┌─ DATA LINES
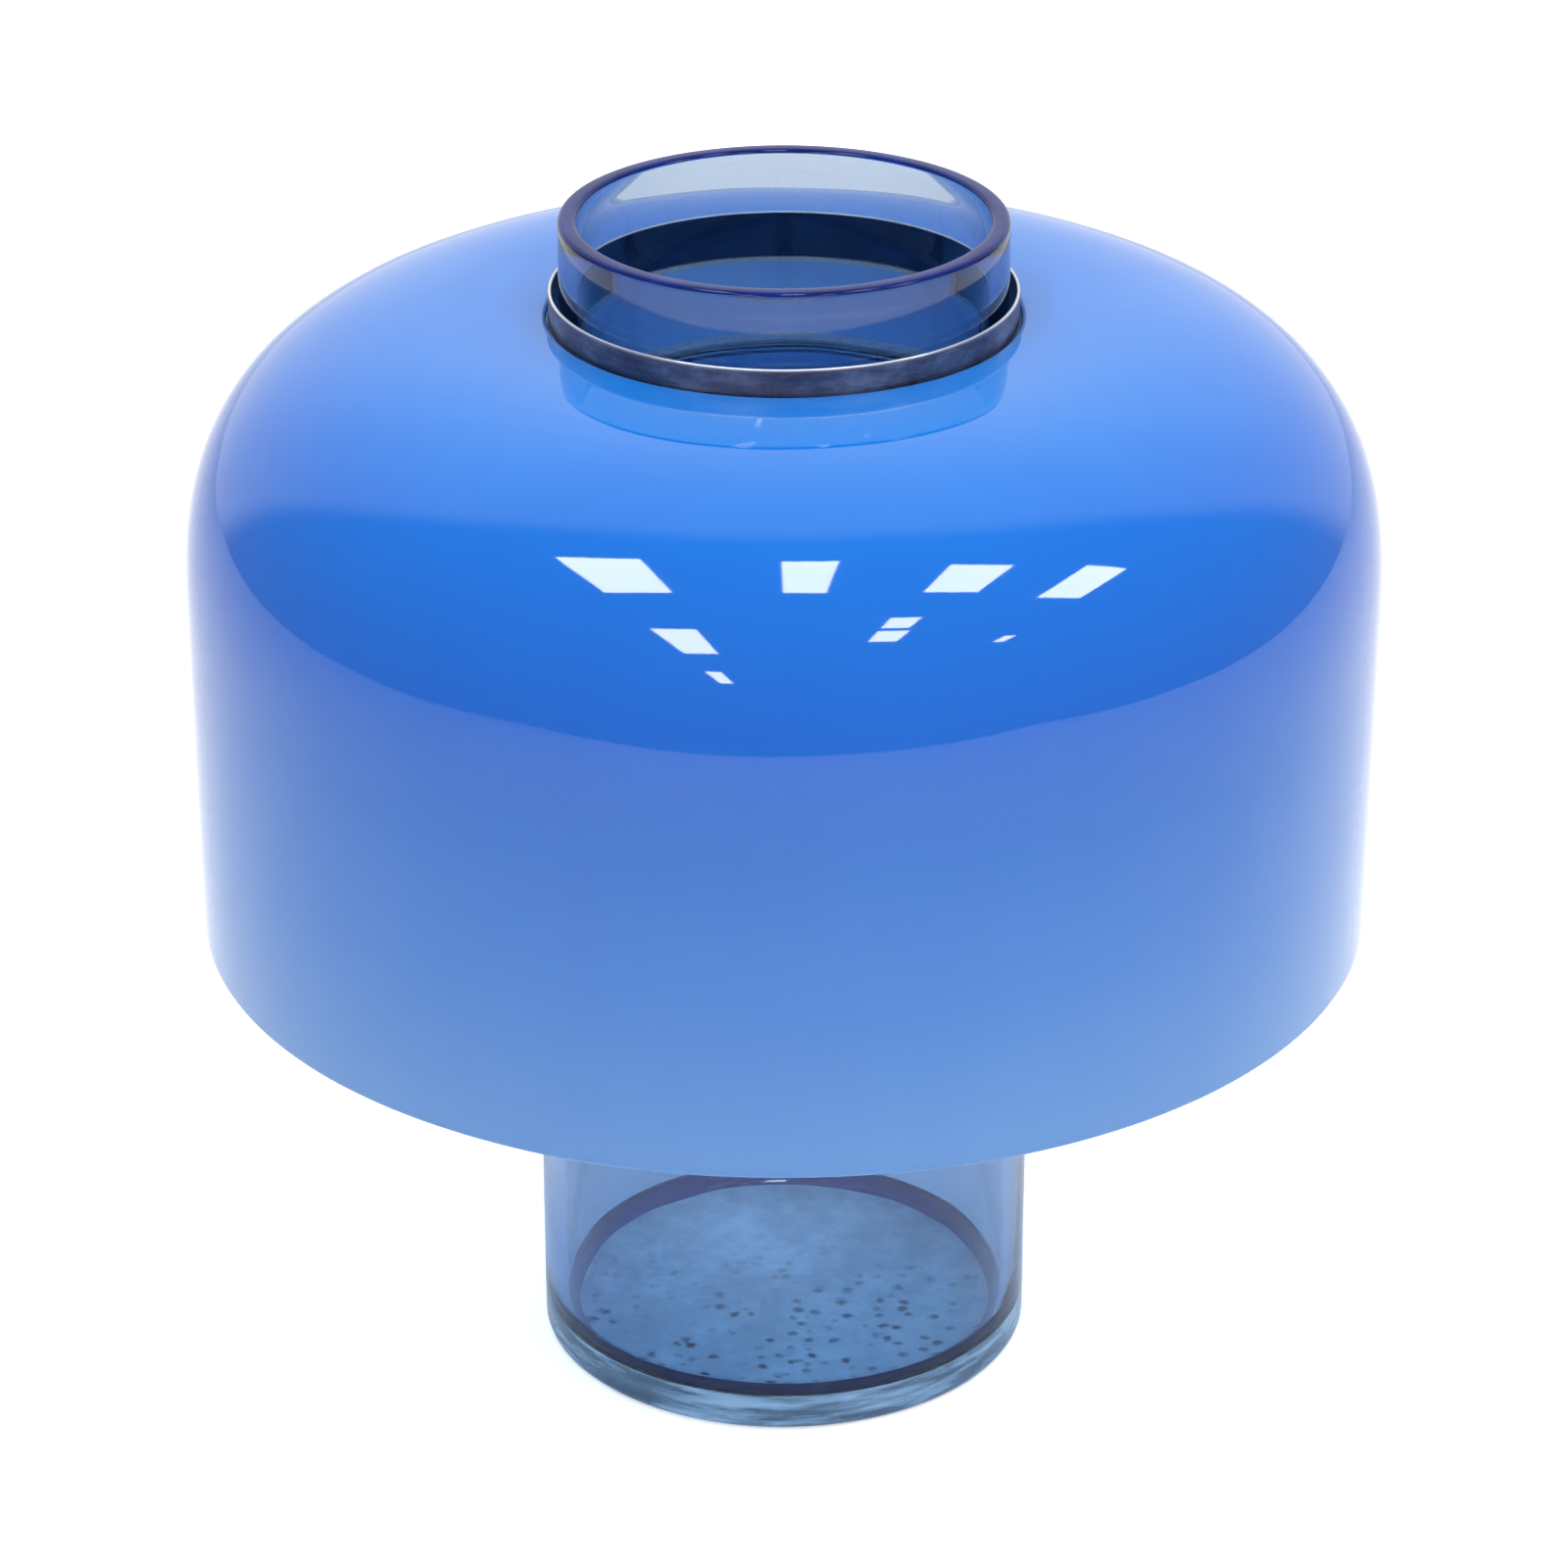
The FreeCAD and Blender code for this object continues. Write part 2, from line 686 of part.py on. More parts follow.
def lead(way, level, lamp_angle, turn, side):
    # Out of the block along its circle, a quarter bend outwards at the lamp, then down into the nipple
    radius = way_radius(way)
    leave = terminal_angle + turn * math.degrees((block_width / 2.0 - lead_entry) / radius)
    offset = side * (lead_radius + lead_side_gap)
    bend_centre_radius = radius + lead_bend
    aside = offset - turn * lead_bend
    swing = math.degrees(math.asin(aside / bend_centre_radius))
    arrive = lamp_angle + swing
    if turn > 0 and arrive < leave:
        arrive += 360.0
    if turn < 0 and arrive > leave:
        arrive -= 360.0
    middle = 0.5 * (leave + arrive)
    start = polar(radius, leave, level)
    end = polar(radius, arrive, level)
    ring_arc = Part.Arc(start, polar(radius, middle, level), end).toShape()
    centre = polar(bend_centre_radius, arrive, level)
    across = polar(1.0, lamp_angle + 90.0, 0.0)
    outward = polar(1.0, lamp_angle, 0.0)
    bend_end = centre + across * (turn * lead_bend)
    half = (end - centre).normalize() + (bend_end - centre).normalize()
    bend_middle = centre + half.normalize() * lead_bend
    bend = Part.Arc(end, bend_middle, bend_end).toShape()
    run = lamp_radius - lead_drop_bend - bend_end.dot(outward)
    corner = bend_end + outward * run
    straight = Part.LineSegment(bend_end, corner).toShape()
    drop_centre = corner - UP * lead_drop_bend
    drop_middle = drop_centre + (outward + UP).normalize() * lead_drop_bend
    drop_end = drop_centre + outward * lead_drop_bend
    drop = Part.Arc(corner, drop_middle, drop_end).toShape()
    tail_end = V(drop_end.x, drop_end.y, holder_top - lead_tail)
    tail = Part.LineSegment(drop_end, tail_end).toShape()
    direction = polar(1.0, leave + turn * 90.0, 0.0)
    return tube([ring_arc, bend, straight, drop, tail], lead_radius, start, direction)


def lamp_leads(way, side):
    layers = (lead_level, lead_level + lead_layer, lead_level)
    turns = (1.0, 1.0, -1.0)
    return [lead(way, layers[k], lamp_angles[k], turns[k], side) for k in range(3)]


def earth_place():
    return base_radius + earth_screw_out, -earth_screw_side


def earth_tag():
    x, y = earth_place()
    disc = rod(earth_tag_radius, carrier_top, carrier_top + earth_tag_thickness, x, y)
    disc = disc.cut(rod(screw_hole, carrier_top - 1.0, carrier_top + 3.0, x, y))
    barrel = rod(lead_radius + earth_barrel_wall, carrier_top + earth_tag_thickness, carrier_top + earth_barrel_height,
                 way_radius(0), earth_lead_y())
    half = earth_arm_width / 2.0
    arm = Part.makeBox(x - way_radius(0) + half, earth_arm_width, earth_tag_thickness,
                       V(way_radius(0) - half, earth_lead_y() - half, carrier_top))
    arm = arm.cut(rod(screw_hole, carrier_top - 1.0, carrier_top + 3.0, x, y))
    barrel = barrel.cut(rod(lead_radius, carrier_top + earth_tag_thickness, carrier_top + 5.0, way_radius(0),
                            earth_lead_y()))
    return turned(disc.fuse([arm, barrel]).removeSplitter(), terminal_angle)


def earth_lead_y():
    return -block_width / 2.0 - lead_drop_bend


def earth_lead():
    x = way_radius(0)
    level = lead_level
    start = V(x, -block_width / 2.0 + lead_entry, level)
    corner = V(x, -block_width / 2.0, level)
    centre = V(x, -block_width / 2.0, level - lead_drop_bend)
    middle = centre + V(0, -1, 1).normalize() * lead_drop_bend
    end = centre + V(0, -lead_drop_bend, 0)
    foot = V(end.x, end.y, carrier_top + earth_tag_thickness)
    edges = [Part.LineSegment(start, corner).toShape(), Part.Arc(corner, middle, end).toShape(),
             Part.LineSegment(end, foot).toShape()]
    return turned(tube(edges, lead_radius, start, V(0, -1, 0)), terminal_angle)


def earth_screw():
    x, y = earth_place()
    length = earth_tag_thickness + carrier_thickness + nut_height + thread_proud
    return pan_screw(x, terminal_angle, carrier_top + earth_tag_thickness, length, 1.0, y)


def earth_nut():
    x, y = earth_place()
    return nut(x, terminal_angle, carrier_bottom, y)


def save(name, shape):
    if isinstance(shape, list):
        shape = Part.makeCompound(shape)
    shape.exportStep("parts/" + name + ".step")


def save_all():
    single = (glass_base, shade_casing, shade_lining, shade_collar, collar_cement, shoulder_gasket, shade_gasket,
              carrier_ring, shade_flange, upright_screws, upright_nuts, flange_screws, flange_nuts, bracket_screws,
              bracket_nuts, holder_nipples, nipple_nuts, terminal_block, terminal_screws, block_screw, cord_bushing,
              bushing_nut, earth_tag, earth_lead, earth_screw, earth_nut)
    for piece in single:
        save(piece.__name__, piece())
    for name, angle in zip(("upright_right", "upright_left"), upright_angles):
        save(name, upright(angle))
    repeated = (holder_bracket, holder_cap, holder_skirt, holder_core, screw_shell, centre_contact, bulb_cap,
                bulb_insulator, bulb_contact, bulb_glass)
    for piece in repeated:
        for number, angle in enumerate(lamp_angles, start=1):
            save(piece.__name__ + "_" + str(number), piece(angle))
    save("live_leads", lamp_leads(1, 1.0))
    save("neutral_leads", lamp_leads(2, -1.0))


os.makedirs("parts", exist_ok=True)
save_all()
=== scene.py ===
import math
import bpy
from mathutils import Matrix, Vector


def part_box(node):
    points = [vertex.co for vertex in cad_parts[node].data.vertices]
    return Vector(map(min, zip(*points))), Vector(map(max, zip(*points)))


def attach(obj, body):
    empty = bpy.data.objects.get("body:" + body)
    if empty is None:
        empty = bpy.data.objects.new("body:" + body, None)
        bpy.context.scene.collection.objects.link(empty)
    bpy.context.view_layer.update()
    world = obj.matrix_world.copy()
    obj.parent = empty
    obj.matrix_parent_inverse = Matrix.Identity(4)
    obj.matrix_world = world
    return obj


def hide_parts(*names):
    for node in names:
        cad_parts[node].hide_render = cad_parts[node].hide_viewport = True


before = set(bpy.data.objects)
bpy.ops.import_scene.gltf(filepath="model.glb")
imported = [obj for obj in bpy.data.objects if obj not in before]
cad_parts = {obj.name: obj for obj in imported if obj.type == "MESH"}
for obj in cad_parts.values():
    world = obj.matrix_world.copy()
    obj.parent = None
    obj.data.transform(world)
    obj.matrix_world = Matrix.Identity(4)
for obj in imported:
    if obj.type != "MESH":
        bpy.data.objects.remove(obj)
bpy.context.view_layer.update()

# Glass vessel: the foot of the lamp and, through its neck, the top. Light blue glass blown into a mould,
# with a thick floor, a rounded shoulder and a cut and polished rim. Dust lies on the inside of its floor.

vessel_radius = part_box("glass_base")[1].x
rim_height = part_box("glass_base")[1].z
shoulder_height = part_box("shoulder_gasket")[0].z
collar_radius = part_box("shade_collar")[1].x
collar_stand = 0.0032
neck_wall = 0.0062
body_wall = 0.00735
neck_radius = collar_radius - collar_stand
neck_bore = neck_radius - neck_wall
vessel_bore = vessel_radius - body_wall
ceiling_height = shoulder_height - neck_wall
floor_height = 0.009
floor_corner = 0.008
foot_round = 0.0035
shoulder_round = 0.004
neck_fillet = 0.003
rim_round = 0.0016
round_steps = 256


def bend(centre, radius, start, end, steps=8):
    """Points along an arc in the plane of radius and height, from one angle to another in degrees."""
    turns = [math.radians(start + (end - start) * k / steps) for k in range(steps + 1)]
    return [(centre[0] + radius * math.cos(a), centre[1] + radius * math.sin(a)) for a in turns]


def between(first, last, count):
    """Evenly spaced points on a straight wall, without its two ends."""
    return [(first[0] + (last[0] - first[0]) * k / count, first[1] + (last[1] - first[1]) * k / count)
            for k in range(1, count)]


def spun(name, outline, closed=False, steps=round_steps, centre=(0, 0)):
    """An outline of (radius, height) points, drawn by extruding one point along it, then spun round."""
    bpy.ops.object.select_all(action="DESELECT")
    bpy.ops.mesh.primitive_plane_add(size=0.001,
                                     location=(outline[0][0] + centre[0], centre[1], outline[0][1]))
    piece = bpy.context.object
    piece.name = piece.data.name = name
    bpy.ops.object.transform_apply(location=True, rotation=True, scale=True)
    bpy.ops.object.mode_set(mode="EDIT")
    bpy.ops.mesh.select_all(action="SELECT")
    bpy.ops.mesh.merge(type="CENTER")
    path = outline + outline[:1] if closed else outline
    for a, b in zip(path, path[1:]):
        bpy.ops.mesh.extrude_vertices_move(TRANSFORM_OT_translate={"value": (b[0] - a[0], 0, b[1] - a[1])})
    bpy.ops.mesh.select_all(action="SELECT")
    bpy.ops.mesh.remove_doubles(threshold=1e-6)
    bpy.ops.mesh.spin(steps=steps, angle=2 * math.pi, center=(centre[0], centre[1], 0), axis=(0, 0, 1))
    bpy.ops.mesh.select_all(action="SELECT")
    bpy.ops.mesh.remove_doubles(threshold=1e-6)
    bpy.ops.mesh.normals_make_consistent(inside=False)
    bpy.ops.object.mode_set(mode="OBJECT")
    bpy.ops.object.shade_smooth_by_angle(angle=math.radians(40))
    return piece


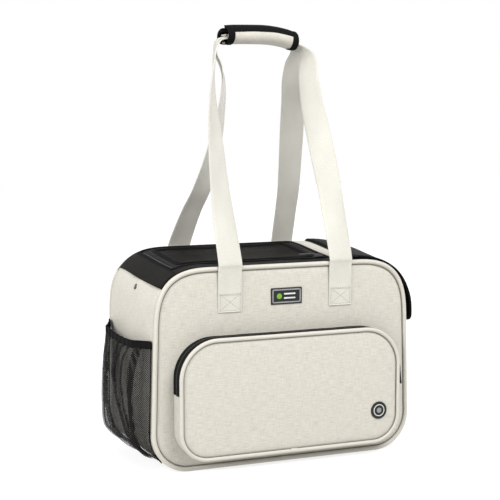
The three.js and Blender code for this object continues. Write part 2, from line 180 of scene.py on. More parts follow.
class Nodes:
    """A small helper that adds and links shader nodes."""

    def __init__(self, name):
        self.material = bpy.data.materials.new(name)
        self.material.use_nodes = True
        self.tree = self.material.node_tree
        self.shader = self.tree.nodes["Principled BSDF"]
        self.output = self.tree.nodes["Material Output"]

    def add(self, kind, inputs=None, **settings):
        node = self.tree.nodes.new(kind)
        for key, value in settings.items():
            setattr(node, key, value)
        for key, value in (inputs or {}).items():
            if hasattr(value, "is_output"):
                self.tree.links.new(value, node.inputs[key])
            else:
                node.inputs[key].default_value = value
        return node

    def link(self, source, target):
        self.tree.links.new(source, target)

    def uv(self, scale, turn=0.0):
        place = self.add("ShaderNodeTexCoord")
        mapping = self.add("ShaderNodeMapping", {"Vector": place.outputs["UV"], "Scale": scale})
        mapping.inputs["Rotation"].default_value = (0, 0, turn)
        return mapping.outputs["Vector"]

    def own(self, scale):
        place = self.add("ShaderNodeTexCoord")
        mapping = self.add("ShaderNodeMapping", {"Vector": place.outputs["Object"], "Scale": scale})
        return mapping.outputs["Vector"]

    def noise(self, vector, detail=2.0, rough=0.5):
        node = self.add(
            "ShaderNodeTexNoise", {"Vector": vector, "Scale": 1.0, "Detail": detail, "Roughness": rough}
        )
        return node.outputs["Fac"]

    def math(self, operation, a, b=0.0, c=0.0):
        node = self.add("ShaderNodeMath", operation=operation)
        for socket, value in zip(node.inputs, (a, b, c)):
            if hasattr(value, "is_output"):
                self.link(value, socket)
            else:
                socket.default_value = value
        return node.outputs[0]

    def ramp(self, value, stops):
        node = self.add("ShaderNodeValToRGB", {"Fac": value})
        elements = node.color_ramp.elements
        while len(elements) < len(stops):
            elements.new(0.5)
        for element, (place, color) in zip(elements, stops):
            element.position = place
            element.color = (*color, 1)
        return node.outputs["Color"]

    def surface(self, settings):
        """Sets the shader's own sockets, each to a value or to a linked output."""
        for name, value in settings.items():
            if hasattr(value, "is_output"):
                self.link(value, self.shader.inputs[name])
            else:
                self.shader.inputs[name].default_value = value
        return self.material

    def weave(self, place, thread):
        """Crossing threads of a plain weave."""
        waves = [
            self.add(
                "ShaderNodeTexWave", {"Vector": place((1, 1, 1)), "Scale": WAVE_SCALE / thread},
                bands_direction=way
            )
            for way in "XY"
        ]
        return self.math("MULTIPLY", waves[0].outputs["Fac"], waves[1].outputs["Fac"])

    def bump(self, height, distance, strength=1.0):
        node = self.add("ShaderNodeBump", {"Height": height, "Distance": distance, "Strength": strength})
        self.link(node.outputs["Normal"], self.shader.inputs["Normal"])


WAVE_SCALE = 0.314  # The wave texture's scale that gives one rib to a metre.


def shade(color, factor):
    return tuple(min(1.0, c * factor) for c in color)


def canvas(name, color, contrast=0.07, thread=0.8 * MM, sheen=0.15, use_uv=True):
    """Heathered plain-woven fabric: slubby warp and weft streaks over a fine weave."""
    nodes = Nodes(name)
    place = nodes.uv if use_uv else nodes.own
    weft = nodes.noise(place((70, 1050, 700)), 3.0, 0.65)
    warp = nodes.noise(place((1050, 70, 700)), 3.0, 0.65)
    streaks = nodes.math("ADD", nodes.math("MULTIPLY", weft, 0.6), nodes.math("MULTIPLY", warp, 0.4))
    colors = nodes.ramp(
        streaks, [(0.38, shade(color, 1 - 1.7 * contrast)), (0.62, shade(color, 1 + contrast))]
    )
    weave = nodes.weave(place, thread)
    height = nodes.math("ADD", nodes.math("MULTIPLY", weave, 0.5), streaks)
    nodes.bump(height, 0.35 * MM, 0.6)
    return nodes.surface({
        "Base Color": colors, "Roughness": 0.86,
        "Sheen Weight": sheen, "Sheen Roughness": 0.5, "Specular IOR Level": 0.25
    })


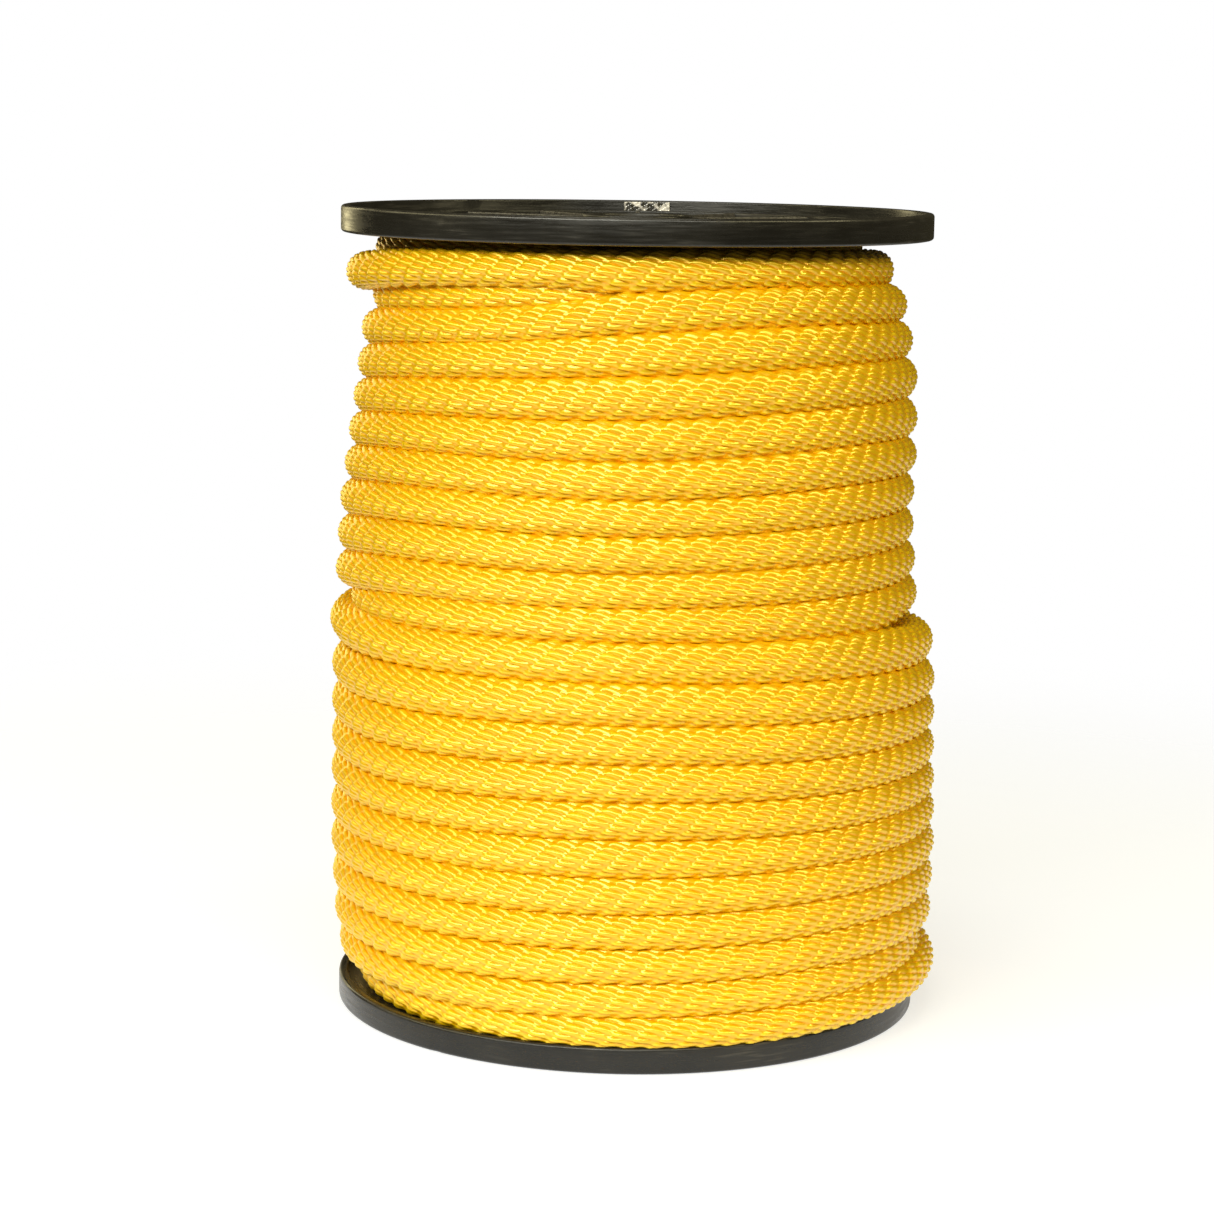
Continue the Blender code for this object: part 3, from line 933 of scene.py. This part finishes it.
def plastic_material(name, roughness):
    """Black moulded plastic, brushed and scuffed round its rims. Its edges are paler, partly from
    wear and partly as a painted highlight.
    """
    made = Nodes(name)
    times, plus = made.times, made.plus
    parts = made.add("SeparateXYZ", Vector=made.position())
    x, y, z = (parts.outputs[axis] for axis in "XYZ")
    round_axis = times(made.math("ARCTAN2", y, x), 0.006)
    out = made.math("SQRT", plus(times(x, x), times(y, y)))
    unrolled = made.add("CombineXYZ", X=round_axis, Y=out, Z=z)
    streaks = made.noise(1100, 3, unrolled.outputs["Vector"])
    cloud = made.noise(28, 4)
    grain = made.noise(900, 2)
    edge_sharpness = made.add("NewGeometry").outputs["Pointiness"]
    base = made.ramp(cloud, ((0.35, PLASTIC_DARK), (0.7, PLASTIC_LIGHT)))
    scuffed = times(made.span(streaks, 0.55, 0.78, 0, 1), made.span(cloud, 0.45, 0.65, 0, 1))
    # Paler edges: partly wear, partly a painted highlight along them.
    edge = times(made.span(edge_sharpness, 0.52, 0.58, 0, 1), made.span(grain, 0.35, 0.6, 0.2, 1))
    pale = made.math("MAXIMUM", times(scuffed, 0.6), times(edge, 0.7))
    colour = made.add("MixRGB", Fac=pale, Color1=base, Color2=(*PLASTIC_WORN_AND_HIGHLIT, 1))
    rough = plus(made.span(cloud, 0.3, 0.7, roughness - 0.07, roughness + 0.1),
                 made.span(streaks, 0.3, 0.75, -0.1, 0.12))
    made.set(Base_Color=colour.outputs["Color"], Roughness=rough, Specular_IOR_Level=0.42,
             Specular_Tint=(0.95, 0.97, 1.0, 1))
    made.bump(plus(streaks, made.span(grain, 0, 1, 0, 0.6)), 0.45, 0.1 * MM)
    return made.material


def tape_material():
    """Clear crinkled film with painted glints: bright patches painted in among dark ones."""
    made = Nodes("clear_film")
    # Dark film with patches of painted glint.
    colour = made.ramp(made.noise(300, 1), ((0.44, FILM_DARK), (0.56, FILM_PAINTED_GLINT)))
    made.set(Base_Color=colour, Roughness=0.12, Specular_IOR_Level=0.8, Coat_Weight=1)
    return made.material


# ---------------------------------------------------------------- assembly


def stands_for(piece, slot, *nodes):
    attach(piece, "root")
    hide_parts(*nodes)


def main():
    add_camera()
    rope, path, length = make_rope(rope_material())
    stands_for(rope, "rope", "rope_winding", "rope_outer_end", "rope_inner_end")
    plastic = plastic_material("black_plastic", 0.29)
    for name, upper in (("bottom_flange", False), ("top_flange", True)):
        flange = make_flange(name + "_moulding", upper, plastic)
        stands_for(flange, "flange_plastic", name)
    stands_for(make_tape(tape_material()), "clear_tape", "rim_tape")
    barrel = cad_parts["core_barrel"]
    barrel.data.materials.clear()
    barrel.data.materials.append(plastic_material("black_barrel_plastic", 0.5))
    add_light()
    add_floor()


main()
└─
EXERCISE: Return the exact lines from the line with "cad_parts[node].hide_render = cad_parts[node].hide_viewport" to the line with "in imported if", inclusive of both, with nothing added.

FINAL ANSWER:
        cad_parts[node].hide_render = cad_parts[node].hide_viewport = True


before = set(bpy.data.objects)
bpy.ops.import_scene.gltf(filepath="model.glb")
imported = [obj for obj in bpy.data.objects if obj not in before]
cad_parts = {obj.name: obj for obj in imported if obj.type == "MESH"}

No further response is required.